Google told the Associated Press (AP) that it “will cooperate fully with the office of the Data Protection Commission in its inquiry and continue to work closely with regulators and consumer associations across Europe. In the last year, we have made a number of product changes to improve the level of user transparency and control over location data.”
Meanwhile, Match Group subsidiary Tinder is also being scrutinised by the Irish data watchdog after the EU raised concerns around its processing of private data. The regulator will investigate whether the company has a legal basis for continuing to process this data and whether it fulfils its GDPR obligations relating to transparency and data subject requests.
Match Group told AP: “Transparency and protecting our users’ personal data is of utmost importance to us. We are fully cooperating with the Data Protection Commission and will continue to abide by GDPR and all applicable laws.”
The Data Protection Commission has 23 inquiries into American tech companies, including social media giants Facebook and Twitter. Under GDPR – which has been widely welcomed as setting a new standard regarding data privacy – companies are held more accountable for their data handling, such as by having to disclose data collection and erase records upon request. Companies may be fined up to four per cent of their global turnover for every breach.

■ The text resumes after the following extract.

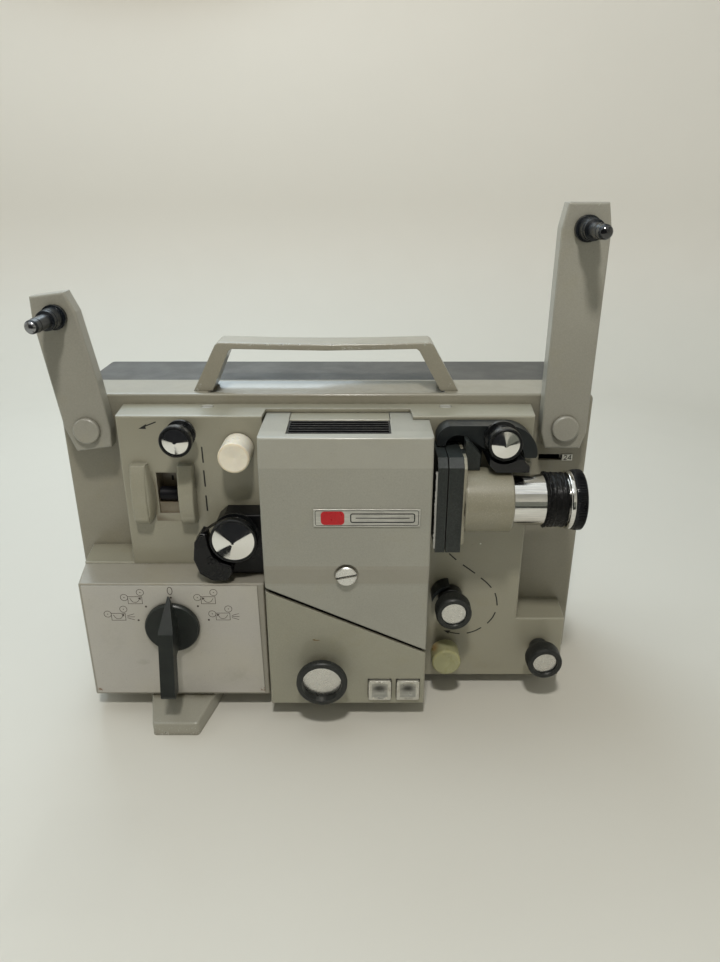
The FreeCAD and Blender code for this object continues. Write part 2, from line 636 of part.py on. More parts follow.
# ---------------------------------------------------------------- volume knob
volume = turned([(0, -72.5), (12.5, -72.5), (12.9, d["knob_front"]), (15.6, d["knob_front"]), (d["knob_radius"], -77.4), (d["knob_radius"], -73.6), (15.4, -72.8), (8.6, -63.4), (3.0, -63.2), (3.0, -46.0), (0, -46.0)])
node("volume_knob", volume, VOLUME[0], 0, VOLUME[1])
node("volume_knob_disc", turned([(0, -73.5), (12.3, -73.5), (12.3, -72.5), (0, -72.5)]), VOLUME[0], 0, VOLUME[1])

# --------------------------------------------------------------- push buttons
for label, (x, z) in zip(("left_push_button", "right_push_button"), BUTTONS):
    cap = rounded(box(x - bs, x + bs, -64.9, -58.0, z - bs, z + bs), 1.2, along("Y"))
    dish = doc.addObject("Part::Sphere", fresh("dish"))
    dish.Radius = 16.0
    place(dish, x, -64.9 - 14.4, z)
    stem = box(x - 3, x + 3, -58.5, -44.0, z - 3, z + 3)
    node(label, cut(fuse([cap, stem]), [dish]))

# -------------------------------------------------------------- selector knob
side = solid_feature(yz_prism([(-56.8, 24.5), (-72.5, 5.6), (-82.0, -35.4), (-81.3, -37.1), (-73.2, -37.1), (-68.5, -13.0), (-62.0, -11.5), (-56.8, -11.0)], -6, 6))
face = plate([(-4.7, -37.1), (4.7, -37.1), (4.7, 7.0), (0.6, 24.5), (-0.6, 24.5), (-4.7, 7.0)], 40.0)
place(face, 0, -50, 0)
lever = common(side, face)
skirt = turned([(0, -57.2), (17.0, -57.2), (17.8, -56.4), (17.8, -53.8), (4.0, -53.8), (4.0, -36.0), (0, -36.0)])
node("selector_knob", fuse([lever, skirt]), SELECTOR[0], 0, SELECTOR[1])

# ------------------------------------------------------------------ reel arms
def arm(shape, reach, inner_left, inner_right):
    b = plate(shape, d["arm_thick"], [(0, 0, d["pivot_radius"] + d["run_gap"]), (0, reach, 3.0 + d["run_gap"])])
    hollow = pocket(
        b,
        [(inner_left, 13.0), (inner_right, 13.0), (inner_right, reach - 10.5), (inner_left, reach - 10.5)],
        d["arm_thick"] - 2.6,
    )
    return rounded(hollow, 1.4, lambda p, q: p.y < -9.9 and q.y < -9.9 and not (abs(p.x) < 5 and abs(q.x) < 5))


h = d["arm_half"]
lar, rar = d["left_arm_reach"], d["right_arm_reach"]
left = arm([(-h, 3.5), (-10.5, -13.2), (12.3, -13.2), (h, -2.0), (h, 30.0), (12.6, 73.0), (8.9, 85.5), (-12.4, 85.5), (-h, lar)], lar, -h + 2.6, 9.8)
LEAN = FreeCAD.Rotation(V(0, 1, 0), -7.3)
node("left_arm", left, LEFT_PIVOT[0], d["arm_back"], LEFT_PIVOT[1], LEAN)
right = arm([(-h, -3.6), (-11.2, -14.0), (11.2, -14.0), (h, -3.6), (h, rar), (11.7, 134.0), (-11.7, 134.0), (-h, rar)], rar, -h + 2.6, h - 2.6)
node("right_arm", right, RIGHT_PIVOT[0], d["arm_back"], RIGHT_PIVOT[1])

pins = []
for x, z in (LEFT_PIVOT, RIGHT_PIVOT):
    cap = turned([(0, -23.4), (7.6, -23.4), (8.35, -22.7), (8.35, -20.3), (d["pivot_radius"], -20.3), (d["pivot_radius"], 6.0), (0, 6.0)])
    place(cap, x, 0, z)
    pins.append(cap)
node("arm_pivot_bolts", group(pins))


def spindle():
    core = turned([
        (0, -55.0), (3.2, -55.0), (4.0, -53.6), (4.0, -49.2), (4.25, -48.6), (4.25, -35.6), (5.9, -35.0), (5.9, -32.4), (d["spindle_seat"], -32.0),
        (d["spindle_seat"], -23.6), (7.5, -23.4), (7.5, -20.4), (3.0, -20.4), (3.0, -9.4), (5.5, -9.4), (5.5, -8.0), (0, -8.0),
    ])
    return core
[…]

The watchdog’s investigation into Tinder comes just weeks after the Norwegian Consumer Council published a study which accused Tinder – in addition to fertility apps and other dating apps – of sharing huge amounts of sensitive data with advertising companies, often without the user’s full knowledge and consent.
Google CEO Sundar Pichai has publicly backed GDPR, commenting at the World Economic Forum in Switzerland recently that privacy should not be a “luxury” and welcoming further tech regulation.
However, Google has continued to suffer a trickle of privacy-related embarrassments. This week, Google emailed some users to inform them that some private videos stored using Google Photos had been accidentally sent to strangers, on account of a “technical issue” with Google’s Takeout service in November 2019.